From 1980 to 1985 I ran a jazz club on the north side of Chicago, but on Sunday nights, the music was blues. The band was called The Sons of the Blues and it featured harmonica player Billy Branch and guitarist Lurrie Bell, son of the legendary blues harmonica player Carey Bell.

Lurrie was a most amazing young blues guitarist and I thought for certain that he would be the next Buddy Guy. Most memorable about Lurrie was his performance of the WAR song Slippin into Darkness. It was the first time I heard Lurrie sing. The emotion he expressed in his voice is more than I can describe in words, he seemed to have such a deep understanding of the words and what they conveyed, the fear and the ease of slipping into darkness.

Years after I had left that business, I wondered whatever happed to Lurrie. On a Sunday morning, reading a Chicago newspaper, I saw a very long article about Lurrie and his battle with mental illness.
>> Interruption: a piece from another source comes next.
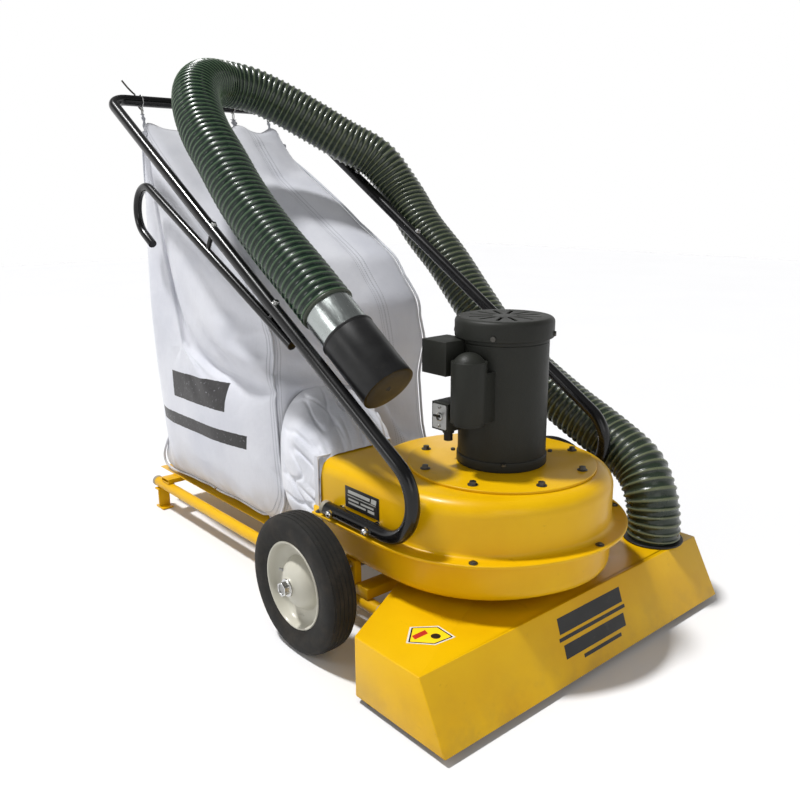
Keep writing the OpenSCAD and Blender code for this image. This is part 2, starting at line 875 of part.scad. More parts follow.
// Catmull-Rom point between route points i and i + 1
function route(i) = hose_route[max(0, min(len(hose_route) - 1, i))];
function smooth(a, b, c, d, t) = 0.5 * (2 * b + (c - a) * t + (2 * a - 5 * b + 4 * c - d) * t * t
    + (3 * b - a - 3 * c + d) * t * t * t);
hose_steps = 3;
hose_line = [for (i = [0 : len(hose_route) - 2]) for (k = [0 : hose_steps - 1])
    smooth(route(i - 1), route(i), route(i + 1), route(i + 2), k / hose_steps),
    hose_route[len(hose_route) - 1]];
function unit(v) = v / norm(v);
function line_dir(i) = i == 0 ? [0, 0, 1] : i == len(hose_line) - 1 ? hand_dir
    : unit(hose_line[i + 1] - hose_line[i - 1]);
// Ring frames are carried along the line without twist
function carry(side, dir) = unit(side - (side * dir) * dir);
function sides(i, last) = i == len(hose_line) ? []
    : let(s = carry(last, line_dir(i))) concat([s], sides(i + 1, s));
hose_sides = sides(0, [1, 0, 0]);
hose_facets = 12;
function ring(i, r) = [for (k = [0 : hose_facets - 1]) let(a = k * 360 / hose_facets)
    hose_line[i] + r * (cos(a) * hose_sides[i] + sin(a) * cross(line_dir(i), hose_sides[i]))];

module hose() {
    n = len(hose_line);
    m = hose_facets;
    pts = [for (i = [0 : n - 1]) for (p = ring(i, hose_r)) p];
    walls = [for (i = [0 : n - 2]) for (k = [0 : m - 1])
        [i * m + k, (i + 1) * m + k, (i + 1) * m + (k + 1) % m, i * m + (k + 1) % m]];
    start = [for (k = [0 : m - 1]) k];
    finish = [for (k = [m - 1 : -1 : 0]) (n - 1) * m + k];
    color("#16402a") place() polyhedron(points = pts, faces = concat([start], walls, [finish]));
}

module along_hand(d) {
    a = hand_start + d * hand_dir;
    translate(a) rotate([0, acos(hand_dir[2]), atan2(hand_dir[1], hand_dir[0])]) children();
}

module hand_tube() {
    color("silver") place() along_hand(0.2) difference() {
        cylinder(h = hand_show + cap_len - 14, r = wand_r);
        translate([0, 0, -1]) cylinder(h = 300, r = wand_r - 1.5);
    }
}

module hose_cap() {
    color("#111111") place() along_hand(hand_show) difference() {
        cylinder(h = cap_len, r = wand_r + 3);
        translate([0, 0, -1]) cylinder(h = cap_len - 4, r = wand_r + 0.05);
    }
}

nozzle_head();
nozzle_inlet_ring();
hose_port_collar();
roller_brackets();
roller_left();
roller_right();
lower_pan();
upper_casing();
motor_plate();
casing_screws();
nameplate();
impeller();
motor_shaft();
drive_end_bell();
motor_frame();
fan_end_bell();
motor_bearings();
stator_core();
stator_windings();
rotor_core();
cooling_fan();
fan_cover();
fan_cover_screws();
capacitor_cover();
capacitor();
conduit_box();
conduit_lid();
switch_body();
switch_toggle();
cord_gland();
axle();
axle_brackets();
tyre_left();
rim_left();
hub_left();
tyre_right();
rim_right();
hub_right();
axle_nuts();
rail_left();
rail_right();
tube_plugs();
cross_bars();
blower_posts();
bag_platform();
rear_feet();
handle_arm_left();
handle_arm_right();
handle_bracket();
handle_bolts();
bail();
hook_rod();
hook_ties();
filter_bag();
bag_neck_strap();
bag_hangers();
hose();
hand_tube();
hose_cap();
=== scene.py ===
# Walk-behind litter vacuum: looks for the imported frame.
# Places below are written in millimetres from the motor axis and turned into
# the frame's metres by at().
from math import acos, atan2, cos, degrees, exp, hypot, pi, radians, sin, sqrt, tan, tau
import bpy
import bmesh
from mathutils import Matrix, Vector, noise


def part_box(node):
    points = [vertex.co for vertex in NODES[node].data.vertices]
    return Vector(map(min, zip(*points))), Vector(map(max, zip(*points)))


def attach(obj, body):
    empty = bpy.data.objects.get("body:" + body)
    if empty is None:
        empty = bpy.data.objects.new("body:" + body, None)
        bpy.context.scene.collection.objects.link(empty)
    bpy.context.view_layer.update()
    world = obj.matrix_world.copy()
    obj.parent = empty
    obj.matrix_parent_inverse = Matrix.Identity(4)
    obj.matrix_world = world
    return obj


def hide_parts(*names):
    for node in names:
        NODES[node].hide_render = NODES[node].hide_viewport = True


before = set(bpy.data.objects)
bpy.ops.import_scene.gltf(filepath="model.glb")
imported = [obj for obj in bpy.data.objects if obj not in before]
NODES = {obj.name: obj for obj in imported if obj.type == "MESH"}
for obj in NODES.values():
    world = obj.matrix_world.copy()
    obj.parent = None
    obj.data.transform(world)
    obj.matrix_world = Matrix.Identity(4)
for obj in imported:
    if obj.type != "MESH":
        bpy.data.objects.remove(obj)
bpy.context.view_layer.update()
MID_Y = sum(c.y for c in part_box("motor_frame")) / 2


def at(x, y, z):
    return Vector((x / 1000, y / 1000 + MID_Y, z / 1000))


def add_object(name, data):
    ob = bpy.data.objects.new(name, data)
    bpy.context.scene.collection.objects.link(ob)
    return ob


# ---------- camera ----------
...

I thought about the possibility of producing a documentary about him. I researched and found that he was married to a woman named Susan, who had brought him back from the darkness and helped him regain his life. After speaking to Susan, who was very protective of Lurrie, she said that they had recently lost a child and she feared Lurrie might be too fragile to relive certain parts of his life.

Lurrie didn’t perform the blues on Sunday, he said, I’ve been playing the blues since I was five and will play it until I die, today I would like to play Gospel, is that alright? After the first couple of songs he checked with the audience again to see if it was okay that he was playing Gospel. He said it was his way of praising the Lord for all that he has been given. The Gospel songs are on his latest recording The Devil Ain’t Got No Music http://www.lurrie.com

Susan Greenberg, Lurrie’s wife, died of cancer in 2007. Not only has he found a way to move on, but has enabled his music to lift his pain, and he has found peace, beauty and the strength to grow.

It’s been a long journey since the days of The Piano Man Club on north side Chicago, watching Lurrie on stage at the Chicago Blues Festival reminded me of my own travels through the years. We’re both gray, overweight, perhaps even wrought with sorrow but we have found a way to compartmentalize and find joy in producing our work.

All of this made me curious about another musician I had not seen in many years, Jeanne Carroll, the First Lady of Chicago Blues. Armed with the Internet I found that Jeanne died of a heart attack in 2011 while performing in Brussels, but that’s a story for another day.